The weather is cold and snowy in Britain just now – even, now, in central London – but people like Richard North are actually quite enjoying this:

It is global warming here again, and it is getting serious. It is not so much the depth, as the repeated falls. Each layer compacts and freezes which, with fresh global warming on top becomes lethally slippery.

Time was, what with the AGW crowd pretty much completely controlling the agenda, when this kind of elegant mockery would be dismissed as the ignorance of the uninitiated. But the fact is that the present wintry weather is extremely significant in this debate. True, the weather today is not the climate for the next century, but sooner or later weather does turn into climate, and the weather has, from the AGW point of view, been misbehaving for a decade. Their precious Hockey Stick said that the temperature of the globe would disappear off the top right hand corner of the page, right about now. Well it hasn’t, has it?

As John Redwood recently asked Ed Miliband in the House of Commons, concerning the present very cold weather:

… which of the climate models had predicted this?

None, it quickly became clear from Mr Miliband’s faltering reply, that Mr Miliband has been paying any attention to (although other sorts of models have predicted cold winters rather successfully).

But this is not just about looking out of the window and seeing if global warming is to be observed or not (as Richard North well understands). The other point here is the authority of the people upon whom people like Ed Miliband have been relying. Not only have none of Miliband’s “experts” (sneer quotes entirely deliberate) been able to predict the recent succession of colder winters; it goes way beyond that. The point is: these experts assured the world, or allowed their more ignorant followers to assure the world, that these cold winters would not happen, and despite all their protestations now about how weather is not climate, well, shouldn’t they have born this in mind when saying, only a few short years ago, and repeating ever since, that winter snow in places like Britain would be a thing of the past? Should they not have been more careful about seizing upon any bursts of warm weather, any bursts of weather of any kind, come to that, as evidence of the truth of global warming? Had they truly understood the point that they have been reduced to making now, they would have been a lot more modest in their recent, and in Britain economically disastrous, medium range predictions. See also, John Redwood’s follow up posting. Redwood is now talking more sense about the world’s climate than the British Met Office. → Continue reading: Cold wars

Climategate – the retreat to moral equivalence

When an argument is being won and lost, the retreating team does not issue statements saying: By gad, you were right and we were wrong, sorry and all that, we’ll try not to let it happen again. No, the way you spot a victory and a defeat is when you see bits of bullshit (linked to rather admiringly, on account of the piece not being complete bullshit throughout, from here) like this from the Los Angeles Times:

The real scandal illustrated by the e-mails is not that scientists tried to undermine peer review, fudge and conceal data, and torpedo competitors, but that scientists and advocates on both sides of the climate debate continue to claim political authority derived from a false ideal of pure science. This charade is a disservice to both science and democracy. To science, because the reality cannot live up to the myth; to democracy, because the difficult political choices created by the genuine but also uncertain threat of climate change are concealed by the scientific debate.
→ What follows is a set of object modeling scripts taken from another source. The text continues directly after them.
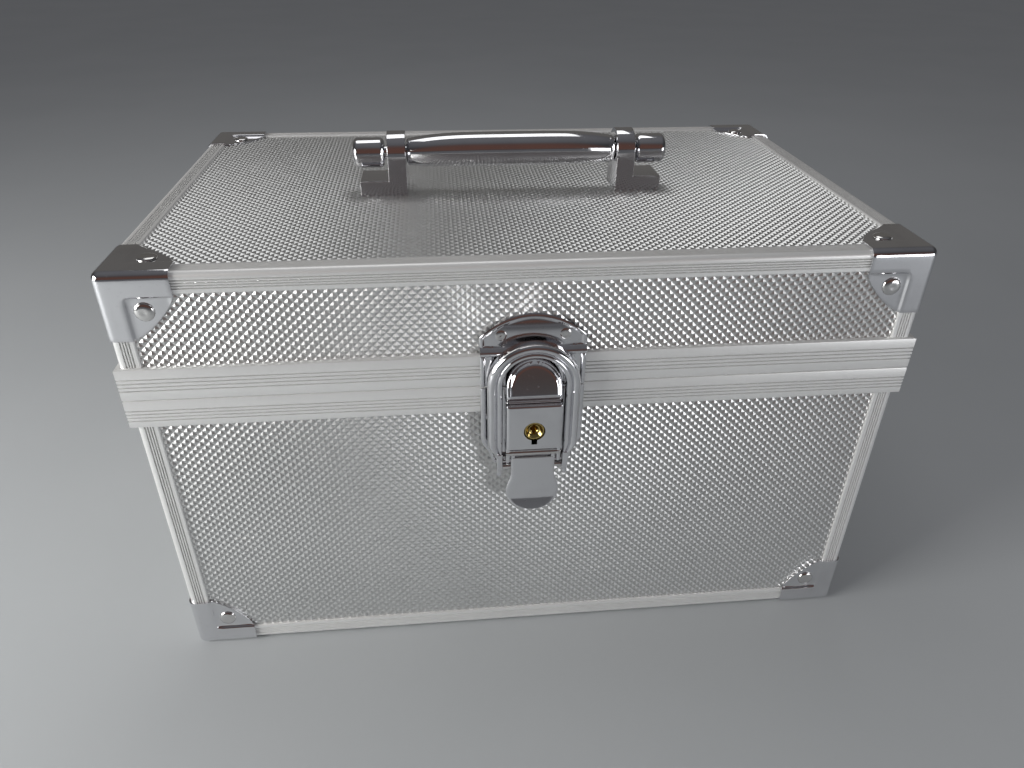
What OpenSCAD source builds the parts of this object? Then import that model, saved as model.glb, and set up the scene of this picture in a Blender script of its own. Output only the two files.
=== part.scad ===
// Hard-sided sewing box with a pair of cantilever trays.
// Origin: middle of the footprint, on the surface the box stands on.
// +X is the long side to the right, +Y is the back (hinge side), +Z is up.

/* [Case] */
// Width over the edge extrusions
case_w = 269; // [230:1:340]
// Depth over the edge extrusions
case_d = 172.4; // [164:0.4:210]
// Height over the edge extrusions
case_h = 163.4; // [160:0.4:200]
// Height of the joint between base and lid
seam_z = 119.8; // [116:0.2:128]
// Gap at the joint
seam_gap = 0.3; // [0.2:0.1:0.8]
// Thickness of the laminated panels
panel_t = 3.2; // [2.5:0.1:4]
// Thickness of the lining
liner_t = 1.8; // [1:0.1:2.5]

/* [Edge extrusions] */
// Width of one leg of an edge extrusion
edge_w = 7.2; // [6:0.1:9]
// Thickness of a leg
edge_t = 1; // [0.8:0.1:1.4]
// Radius of the outside edge
edge_r = 2; // [1:0.1:2.2]
// How far the rim stands proud of the edge extrusions
rim_proud = 1.4; // [1:0.1:2]
// Height of the lid half of the rim
rim_lid_h = 11.6; // [10:0.1:14]
// Height of the base half of the rim
rim_base_h = 10.4; // [9:0.1:13]
// Thickness of the rim's web over the panel edge
rim_web = 1.2; // [0.8:0.1:2]
// Height of the tongue that locates the lid
tongue_h = 5; // [3:0.5:5.5]
// Thickness of the tongue
tongue_t = 1.2; // [0.8:0.1:1.4]
// Hairline joint between two rails or two sheets of lining
joint = 0.1; // [0.05:0.05:0.2]

/* [Corner caps] */
// Sheet thickness of a cap
cap_t = 0.8; // [0.5:0.1:0.9]
// Length of a cap along each edge
cap_leg = 22.6; // [20:0.2:28]
// How much wider the raised part of a cap is than the extrusion leg
cap_lip = 0.6; // [0.2:0.1:1.4]
// Rivet distance from the outer edges
cap_rivet_in = 12.8; // [12:0.1:15]
// How far the free edge of a cap's web bows out
cap_bow = 1.6; // [0.6:0.1:2.4]
// Radius of a rivet head
rivet_r = 3.2; // [2:0.1:3.4]
// Height of a rivet head
rivet_h = 1.2; // [0.8:0.1:1.8]

/* [Hinges] */
// Distance of the hinge axis behind the rim
hinge_off = 3.2; // [2.8:0.1:5]
// Length of one hinge
hinge_len = 44; // [30:1:60]
// Distance of a hinge's middle from the middle of the case
hinge_x = 80; // [50:1:95]
// Radius of a knuckle
knuckle_r = 2.2; // [1.8:0.1:2.6]
// Radius of the hinge pin
hinge_pin_r = 1.2; // [0.9:0.1:1.4]
// Thickness of a leaf
leaf_t = 1; // [0.8:0.1:1.2]
// Height of a leaf on the rim
leaf_h = 8; // [6:0.5:9]

/* [Tray linkage] */
// Horizontal reach of an arm at rest
arm_y = 60.8; // [56:0.4:62]
// Rise of an arm at rest
arm_z = 20; // [18:0.5:21]
// Distance between the front and the rear arm
arm_pitch = 50; // [44:1:54]
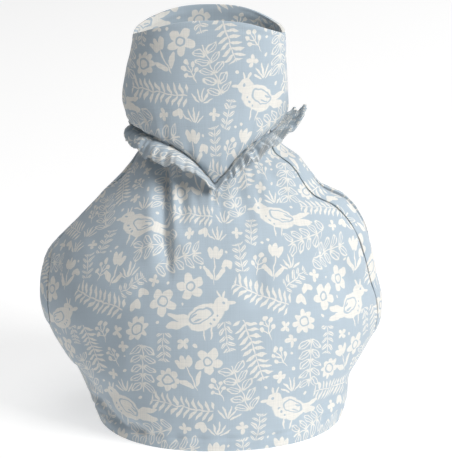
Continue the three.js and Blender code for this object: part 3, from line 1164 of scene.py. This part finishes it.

Actually that is pretty much exactly what the real scandal was, except that they missed out the bit about sabotaging the entire world economy.

But allow me to draw your particular attention, just in case you missed it, to this bit:

… scientists and advocates on both sides …

Position one: Our guys are right and your guys are wrong. Position two: Yes, it’s true that our guys are wrong, but … but … so are your guys! “If we have the decency to admit that our bad guys are bad, now that your good guys are proving it, can’t you at least be a sport and say that your good guys are bad also?”

No.

How, exactly, do the AGW sceptics “continue to claim political authority derived from a false ideal of pure science”? How has their conduct earned them the insult of being part of a “charade”? How have the sceptics been undermining science? Or democracy? There has been a charade. But the sceptics are busily unmasking it, and replacing it with truth.

This is a classic retreat from fraudulent moral superiority to fraudulent moral equivalence.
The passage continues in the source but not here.